Elian había descubierto que, a través del amor a Dios, se abría un camino hacia la trascendencia, una relación de unidad con el todo, donde la verdadera paz y el amor podían florecer, no como una obligación, sino como una expresión genuina del ser. Y así, vivió el resto de sus días, llevando consigo ese amor en cada paso, sabiendo que el amor verdadero no necesita ser impuesto; simplemente, se vive.
En la historia de Elian, se refleja el concepto que Erich Fromm desarrolla sobre el amor a Dios, que no se basa en una relación dogmática o de sumisión, sino en una conexión profunda y respetuosa con lo divino. Desde el principio, Elian vive un amor a Dios condicionado por el miedo y la obligación, como le han enseñado en su comunidad. Sin embargo, al encontrarse con el anciano y escuchar sus palabras, comienza a cuestionar esa visión.
El anciano le enseña que el amor a Dios no es un acto de rendición por miedo o culpa, sino una relación abierta y sincera, basada en el respeto y la búsqueda de un propósito superior. Este cambio de perspectiva lleva a Elian a experimentar un amor hacia lo divino que surge de la libertad de su ser, un amor que no depende de reglas impuestas ni de expectativas egoístas.

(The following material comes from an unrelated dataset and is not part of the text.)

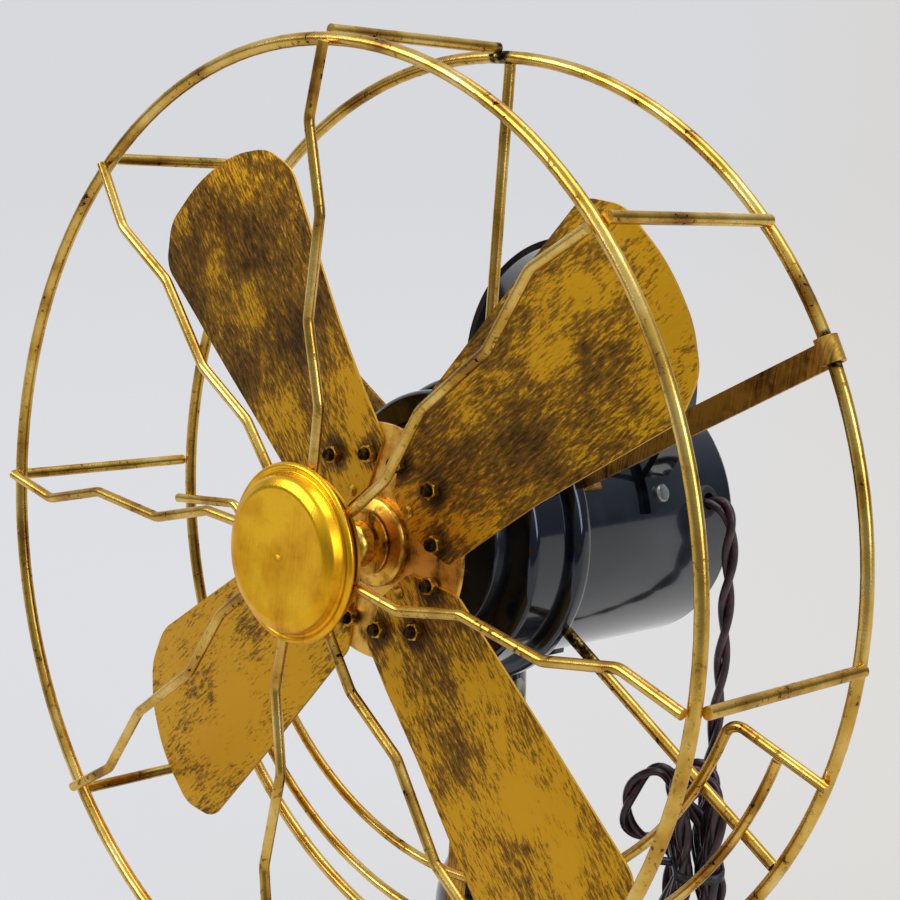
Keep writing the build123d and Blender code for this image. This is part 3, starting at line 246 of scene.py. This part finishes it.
def gloss_black(name, colour, roughness, grain, depth, sheen="#FFFFFF", coat=0.0):
    """Stoved black enamel or moulded black: a little orange peel, grain metres across, and thin dust in
    patches 30 mm across. Sheen tints its reflections, and coat is the share of clear varnish."""
    material, tree, shader, here = surface(name)
    peel = add(tree, "ShaderNodeTexNoise", {"Vector": here, "Scale": 1 / grain, "Detail": 2.0})
    dust = add(tree, "ShaderNodeTexNoise", {"Vector": here, "Scale": 1 / 0.03, "Detail": 8.0})
    tone = ramp(tree, dust.outputs["Fac"], (0.45, colour), (0.8, "#2A2D31"))
    rough = add(tree, "ShaderNodeMapRange", {
        "Value": dust.outputs["Fac"], "From Min": 0.35, "From Max": 0.75, "To Min": roughness,
        "To Max": roughness + 0.12})
    bump = add(tree, "ShaderNodeBump", {"Height": peel.outputs["Fac"], "Strength": depth, "Distance": 0.0004})
    feed(tree, shader, {
        "Base Color": tone, "Roughness": rough.outputs[0], "Normal": bump.outputs[0],
        "Specular Tint": paint(sheen), "Coat Weight": coat, "Coat Roughness": 0.06})
    return material


def plain_metal(name, light, dark, roughness, grain):
    """Zinc plate, lamination or sintered bronze: fine mottling, grain metres across."""
    material, tree, shader, here = surface(name)
    mottle = add(tree, "ShaderNodeTexNoise", {"Vector": here, "Scale": 1 / grain, "Detail": 5.0})
    tone = ramp(tree, mottle.outputs["Fac"], (0.35, dark), (0.65, light))
    rough = add(tree, "ShaderNodeMapRange", {
        "Value": mottle.outputs["Fac"], "To Min": roughness - 0.1, "To Max": roughness + 0.1})
    feed(tree, shader, {"Base Color": tone, "Roughness": rough.outputs[0], "Metallic": 1.0})
    return material


def flex_skin():
    """Glossy dark maroon insulation with worn lighter spots 4 mm across."""
    material, tree, shader, here = surface("maroon_flex")
    wear = add(tree, "ShaderNodeTexNoise", {"Vector": here, "Scale": 1 / 0.004, "Detail": 5.0})
    tone = ramp(tree, wear.outputs["Fac"], (0.35, "#241519"), (0.55, "#3A2228"), (0.72, "#553038"))
    bump = add(tree, "ShaderNodeBump", {"Height": wear.outputs["Fac"], "Strength": 0.1, "Distance": 0.0003})
    feed(tree, shader, {"Base Color": tone, "Roughness": 0.3, "Normal": bump.outputs[0]})
    return material


def pressed_felt():
    """Dark felt: matt, with fibres about 0.5 mm apart."""
    material, tree, shader, here = surface("pressed_felt")
    fibre = add(tree, "ShaderNodeTexNoise", {"Vector": here, "Scale": 1 / 0.0005, "Detail": 3.0})
    tone = ramp(tree, fibre.outputs["Fac"], (0.35, "#161A16"), (0.7, "#2E362D"))
    bump = add(tree, "ShaderNodeBump", {"Height": fibre.outputs["Fac"], "Strength": 0.6, "Distance": 0.0005})
    feed(tree, shader, {"Base Color": tone, "Roughness": 0.95, "Normal": bump.outputs[0]})
    return material


WIRE = gilt_wire()
CAP_GOLD = rubbed_brass("cap_gold", "#F4BC26", "#E4A41A", "#A87414", 0.27, 0.03, 0.12)
HUB_GOLD = rubbed_brass("hub_gold", "#E4B048", "#B4832A", "#4A3212", 0.28, 0.006, 0.15)
DISC_GOLD = rubbed_brass("disc_gold", "#F2C05A", "#D09C3C", "#5A3E1C", 0.38, 0.009, 0.12)
STRAP_GOLD = rubbed_brass("strap_gold", "#CFA044", "#9A7030", "#3E2A14", 0.42, 0.01)
NUT_GOLD = rubbed_brass("nut_gold", "#DCA83C", "#A87A26", "#4A3214", 0.3, 0.003)
# bolts painted near black: painted shade for their ends down in the nuts' bores
BOLT_PAINTED_SHADE = rubbed_brass("bolt_painted_shade", "#4A3618", "#22180C", "#120C07", 0.5, 0.002)
DOME_BRASS = rubbed_brass("dome_brass", "#E6B652", "#C08E34", "#6A4818", 0.2, 0.01)
ENAMEL = gloss_black("stoved_enamel", "#080B10", 0.1, 0.004, 0.05, "#B8CDEE", 0.7)
CASTING = gloss_black("enamel_on_casting", "#0A0C10", 0.16, 0.0025, 0.12, "#B8CDEE", 0.7)
BAKELITE = gloss_black("black_bakelite", "#100D0C", 0.24, 0.002, 0.05)
RUBBER = gloss_black("black_rubber", "#141414", 0.55, 0.001, 0.1)
TIE_SKIN = gloss_black("black_tie_skin", "#0A0A0B", 0.35, 0.001, 0.08)
ZINC = plain_metal("zinc_plate", "#B9BAB6", "#8C8D8A", 0.38, 0.003)
CORE = plain_metal("core_steel", "#77777A", "#56565A", 0.5, 0.0015)
COPPER = plain_metal("enamelled_copper", "#A2552A", "#743818", 0.35, 0.0012)
BRONZE = plain_metal("bearing_bronze", "#A07C42", "#6E5228", 0.45, 0.001)
PIN_BRASS = plain_metal("pin_brass", "#D2AC5E", "#AE8840", 0.28, 0.004)
FLEX = flex_skin()
FELT = pressed_felt()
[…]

A medida que Elian se adentra en esta comprensión, comienza a ver a Dios no como una figura distante y castigadora, sino como una presencia universal que habita en todas las cosas, invitando a la unidad y la trascendencia. Este tipo de amor a Dios, según Fromm, es liberador, ya que está libre de dogmas y no está centrado en la sumisión, sino en una búsqueda genuina de comprensión y conexión. Elian, al descubrir este amor auténtico, se siente más unido a la vida y al universo, reflejando así la idea de Fromm de que el amor a Dios es una forma de trascendencia y un entendimiento profundo de la vida.
La historia de Elian ejemplifica cómo el amor a Dios puede ser una relación libre de miedos, dogmas y culpas, una relación basada en el respeto, la unidad y la comprensión, alineándose con la visión de Erich Fromm en El arte de amar.